Well, then, what is it? What is his charter? What is his ministry? What is his program?

It is clearly stated in the very next word of the first chapter that follows the temptations. Chapter 5 in the Gospel of Matthew is known as the Sermon on the Mount, the very first word of which is blessed. "Blessed are the poor in spirit. Blessed are those who mourn. Blessed are the meek," a term only used one other place. It refers to horses. We might say it this way: Blessed are those broken to the bridle. Blessed are those who hunger and thirst for righteousness. Blessed. Blessed. This term describes far more than prosperity or happiness or inner peace. It describes the kind of confidence people have when they know that they belong to God and to his holy family and to that great cloud of witnesses of all time, whose citizenship is in glory.

Now how is it we are to learn to sing the Lord's song in a strange land? Well, for guidance, let's go back to these same very first writings: Proverbs 22:6, "Train up a child in the way he should go and when he is old, he will not depart from it." There are several things wrong with the English translation in this text. The primary one is the word translated train, which sounds to us like rewarding good behavior and punishing bad behavior in the same way one would train a horse or a dog.

The root of the word translated train describes the practice of the mother of a newborn when she takes a mortar and pestle and grinds dried fruit into a fine powder. She then puts a touch of it on her little finger and puts it in her newborn's mouth to teach the newborn to suckle. In other words, suckle a child on the mother's milk of life and what is that? The mother's milk is to be found in the stories of what it means to be a child of the living God in this strange land - the stories of Abraham and Isaac and Jacob and Sara and Deborah and Moses and David, the stories of Jesus and Paul, the stories of people who undertake to be faithful in this world while they wait for the world to come.

The mother's milk is the teaching of the faith. The mother's milk is the practicing of the faith. The mother's milk is the living of that faith when in the name of Jesus we struggle in this strange land, to proclaim release to the captive, recovery of sight to the blind, and freedom for the oppressed, knowing that inasmuch as we do it unto them, we are doing unto our Lord.

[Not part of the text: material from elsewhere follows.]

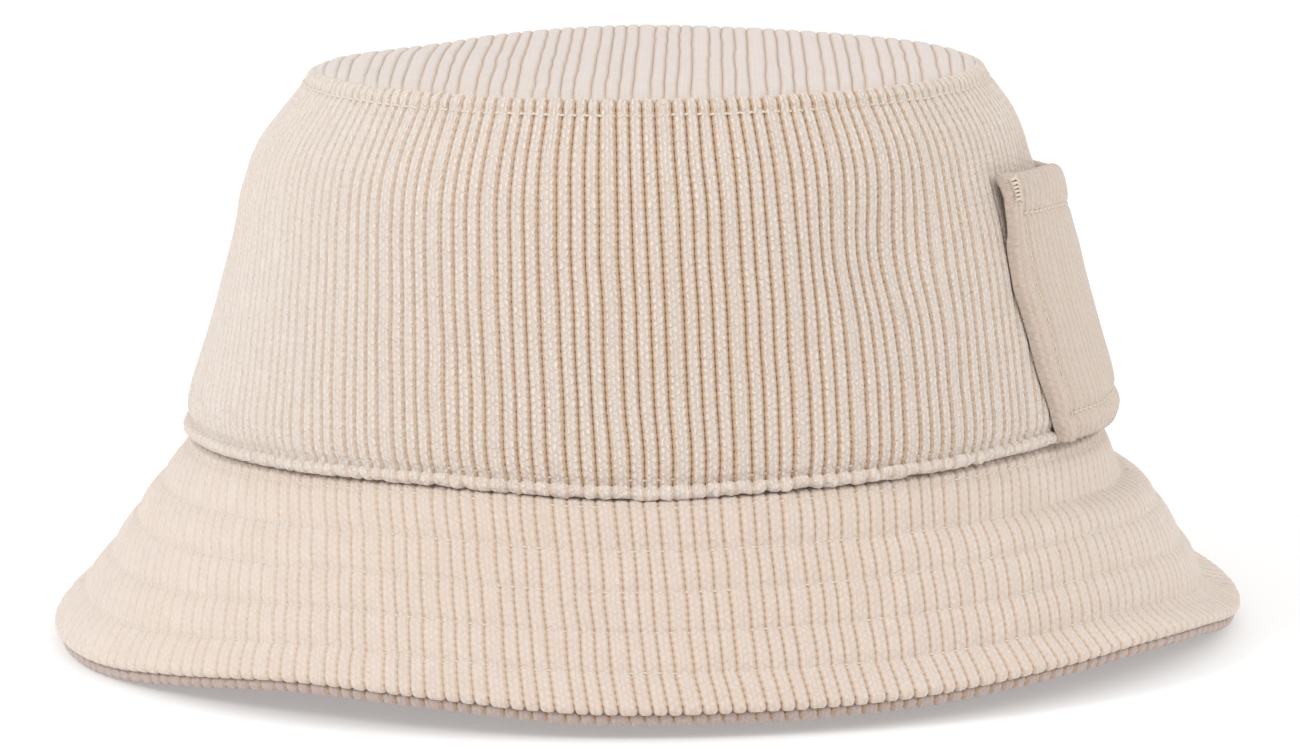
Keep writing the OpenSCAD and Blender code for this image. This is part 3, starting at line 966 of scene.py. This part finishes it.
def pocket_turn(across, h):
    """Degrees round the hat, for a place from -1 to 1 across the pocket. Its sides bow out."""
    return across * (POCKET_TURN + along_line(SIDE_BOW, h) * np.where(across < 0, 1.0, 0.4))


def pocket_mouth(across):
    """The height of the mouth, which falls towards the back and sags in the middle."""
    fall = np.where(across > -0.3, 4.4 * (across + 0.3), 0)
    return POCKET_H - 0.8 - fall - 2.2 * (1 - across**2)**2 + 0.3 * noise(across * 4, 0, 62)


def pocket_face(across, h):
    """How far the pocket's face stands off the wall. It lies on the crown along the stitching,
    swells a little between, and gapes towards the mouth. Its free edges curl up in places."""
    seam_at = 1 - EDGE_TURN / POCKET_TURN
    inner = np.clip(np.abs(across) / seam_at, 0, 1)
    lip = np.clip((np.abs(across) - seam_at) / (1 - seam_at), 0, 1)
    below = pocket_mouth(across) - h
    gape = 2.7 * np.exp(-(np.maximum(below, 0) / 9.5)**1.6)
    shape = hump((across + 0.35) / 0.5) * (1 - inner**6)
    face = 2.5 + gape * (0.3 + 0.7 * shape)
    curl = hump((h - 46) / 6)
    face = face + 0.8 * np.sin(np.pi * np.clip(lip * 0.8, 0, 1)) + (1.5 * curl - 0.6) * ease(lip - 0.2)
    face = face - 0.45 * hump((np.abs(across) - seam_at) * POCKET_TURN * POCKET_MM / 0.8)
    face = face - 0.5 * hump((below - HEM) / 0.8) * (1 - ease(lip / 0.3)) + 0.5 * hump((below - 3.8) / 3)
    face = face - 0.7 * hump((h - BASE_CREASE) / 1.0) + 0.6 * hump((h - 2.8) / 1.9)
    nubs = 0.22 * noise(across * 38, h / 1.3, 63) * ease(lip * 2)
    return face + 0.2 * noise(across * 5, h / 12, 61) + nubs


def pocket_panel():
    """The panel with its mouth turned in as a hem and its sides folded under."""
    wales = columns(-30, 30)
    group = group_count(wales)[:, None]
    foot, straight_end = 0.6, 45.0
    up = np.concatenate([
        [foot, 1.0, 1.6, 2.2, 3.0, 3.8, 4.5, 5.0, 5.5, 6.0, 6.6, 7.4], np.arange(8.5, straight_end, 1.2)])
    hem = np.array([9.6, 8.9, 8.4, 8.0, 7.6, 7.1, 6.4, 5.5, 4.6, 3.7, 2.9, 2.2])
    fold = np.linspace(0, np.pi, 9)
    fold_r = 1.5
    face_rows, inner_rows = len(up) + len(hem), 24
    layer = np.concatenate([np.zeros(face_rows), (1 - np.cos(fold)) / 2, np.ones(inner_rows)])[None, :]
    across = np.clip((group * 11.6 - 1.5) / POCKET_MM / POCKET_TURN + 0 * layer, -1, 1)
    used = columns_within(across, 1)
    across, wales = across[used], wales[used]
    mouth = pocket_mouth(across[:, :1])
    top_up = mouth - hem[0]
    h = np.concatenate([
        foot + (up[None, :] - foot) / (straight_end - foot) * (top_up - foot), mouth - hem[None, :],
        mouth - fold_r + fold_r * np.sin(fold)[None, :],
        mouth - 2.2 + (2.8 - mouth) * np.linspace(0, 1, inner_rows)[None, :]], 1)
    wale = np.repeat(wales[:, None], across.shape[1], 1)
    to_edge = (1 - np.abs(across)) * POCKET_TURN * POCKET_MM
    rounding = np.sqrt(np.clip(1 - np.maximum(0, 1 - to_edge / 1.6)**2, 0.0004, 1))
    doubled = np.maximum(ease((h - mouth + HEM + 1) / 2), ease((7.0 - to_edge) / 1.5))
    face = pocket_face(across, h)
    clear = 0.15 + 1.2 * (1 - ease((h - 1.6) / 1.4))
    thick = np.minimum(POCKET_T + 1.1 * doubled, np.maximum(face - clear, 0.8))
    face = face + 0.25 * (wale_height(wale) - 0.6) * (1 - layer) * rounding
    nose = 0.2 * ease(1 - to_edge / 0.7)
    out = face - thick * (1 - 0.2 - 0.8 * rounding) * (1 - layer) - thick * (1 - nose) * layer
    turn = pocket_turn(across, h)
    index = np.arange(turn.size).reshape(turn.shape)
    run = np.concatenate([[0], np.cumsum(np.abs(np.diff(h[len(h) // 2])) + np.abs(np.diff(layer[0])) * 2)])
    # The third part is the groove shade: more painted shade in the grooves and between tufts near the
    # sides, where the lip is nubby.
    grain = np.stack([wale, run[None, :] + 0 * wale, 0.1 + 0.25 * ease((9 - to_edge) / 3)], -1)
    points = on_wall(turn, h, out).reshape(-1, 3)
    piece = mesh_piece("pocket_cloth", points, tube_faces(index), grain.reshape(-1, 3))
    bend(finish_piece(piece, POCKET_CLOTH_SHADED, "pocket_panel", body=None))


def bend(piece):
    """Bakes the piece's placement into its points. The pocket is sewn down along its sides and base, and is
    not attached to a body.
    """
    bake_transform(piece)


def pocket_threads():
    """The stitches follow the pocket: a place on it is (across, height above the base seam)."""
    def place(across, h, out):
        return on_wall(pocket_turn(across, h), h, pocket_face(across, h) + out)

    per_mm = 1 / POCKET_MM / POCKET_TURN
    seam_at = 1 - EDGE_TURN / POCKET_TURN
    for side, name in ((-1, "front"), (1, "back")):
        mouth = float(pocket_mouth(np.array(side * seam_at)))
        row = Stitches()
        upright = np.arange(3.0, mouth - 1.5, STITCH + STITCH_GAP)
        row.add(place, side * seam_at + 0 * upright, upright, 0.1, (0, 1), (per_mm, 0))
        bend(finish_piece(row.piece(f"pocket_thread_{name}"), THREAD,
                          f"pocket_stitch_{name}", body=None))
        tack = Stitches()
        heights = np.linspace(mouth - 5.6, mouth - 1.2, 12)
        slant = np.where(np.arange(len(heights)) % 2, 0.25, -0.25)
        tack.add(place, side * (seam_at + 0.08) + 0 * heights, heights, 0.12,
                 (per_mm + 0 * slant, slant), (0, 1), length=3.5, bow=0.25)
        bend(finish_piece(tack.piece(f"pocket_tack_{name}"), THREAD,
                          f"pocket_bartack_{name}", body=None))
    across = np.arange(-seam_at + 0.03, seam_at - 0.02, (STITCH + STITCH_GAP) * per_mm)
    for h, name, node in ((pocket_mouth(across) - HEM, "pocket_hem_thread", "pocket_hem_stitch"),
                          (BASE_CREASE + 0 * across, "pocket_base_thread", "pocket_base_stitch")):
        row = Stitches()
        row.add(place, across, h, -0.1, (per_mm, 0), (0, 1))
        bend(finish_piece(row.piece(name), THREAD, node, body=None))


# ---------------------------------------------------------------- scene

def make_camera():
    distance, elevation, roll = 1.366, math.radians(8.6), math.radians(0.6)
    aim = Vector((0.0006, 0.0, 0.0382 + LIFT * MM))
    data = bpy.data.cameras.new("camera")
    data.lens, data.sensor_width = 186.7, 36.0
    data.shift_y = 0.0305
    camera = in_scene("camera", data)
    back = Vector((0, -math.cos(elevation), math.sin(elevation)))
    turned = (-back).to_track_quat("-Z", "Y").to_matrix().to_4x4() @ Matrix.Rotation(-roll, 4, "Z")
    camera.matrix_world = Matrix.Translation(aim + back * distance) @ turned
    bpy.context.scene.camera = camera


def area_light(name, place, size, power):
    data = bpy.data.lights.new(name, "AREA")
    data.shape, data.size, data.energy = "DISK", size, power
    light = in_scene(name, data)
    light.location = place
    light.rotation_mode = "QUATERNION"
    light.rotation_quaternion = (Vector((0, 0, 0.06)) - Vector(place)).to_track_quat("-Z", "Y")


def make_studio():
    n = Nodes("pale_floor")
    place = n.node("ShaderNodeTexCoord").outputs["Object"]
    n.put(n.shader.inputs["Base Color"], n.mix(
        n.noise(place, 3.0), colour(214, 214, 214), colour(218, 218, 218)))
    n.put(n.shader.inputs["Emission Color"], (1.0, 1.0, 1.0, 1.0))
    n.put(n.shader.inputs["Emission Strength"], 0.3)
    n.put(n.shader.inputs["Roughness"], 0.9)
    n.put(n.shader.inputs["Specular IOR Level"], 0.1)
    mesh = bpy.data.meshes.new("floor")
    half = 30.0
    corners = [(-half, -half, 0), (half, -half, 0), (half, half, 0), (-half, half, 0)]
    mesh.from_pydata(corners, [], [(0, 1, 2, 3)])
    mesh.materials.append(n.material)
    floor = in_scene("floor", mesh)
    world = bpy.data.worlds.new("studio")
    world.use_nodes = True
    backdrop = world.node_tree.nodes["Background"].inputs
    backdrop["Color"].default_value = (1.0, 1.0, 1.0, 1)
    backdrop["Strength"].default_value = 1.0
    bpy.context.scene.world = world
    area_light("key", (-1.4, -0.9, 1.1), 0.7, 11)
    area_light("fill", (1.4, -0.9, 1.0), 1.0, 6)
    bpy.context.scene.view_settings.view_transform = "Standard"


make_camera()
make_studio()
for half, side in HALVES:
    crown_side(half, f"crown_side_{side}_cloth", f"crown_side_{side}")
crown_top()
for make, name, node in ((brim_upper, "brim_upper_{}_cloth", "brim_upper_{}"),
                         (brim_under, "brim_under_{}_cloth", "brim_under_{}"),
                         (stiffener, "stiffener_{}_ply", "brim_stiffener_{}"),
                         (lining_side, "lining_{}_cloth", "lining_side_{}")):
    for half, side in HALVES:
        make(half, name.format(side), node.format(side))
lining_top()
sweatband()
hat_stitches()
pocket_panel()
pocket_threads()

If you are a follower of this rabbi named Jesus, you are not a citizen of Babylon. You don't really belong here. You are a citizen of the kingdom of God that awaits us. In the meantime, the community of faith exists to nurture us for the journey and teach us how to sing the Lord's song in this strange land.

Amen. Let us pray.

Blessed God, we give you thanks for all the ways you teach us to sing your song in this land, and we look with anticipation to that day when you welcome us into your kingdom that has no end. In the name of Christ our Lord. Amen.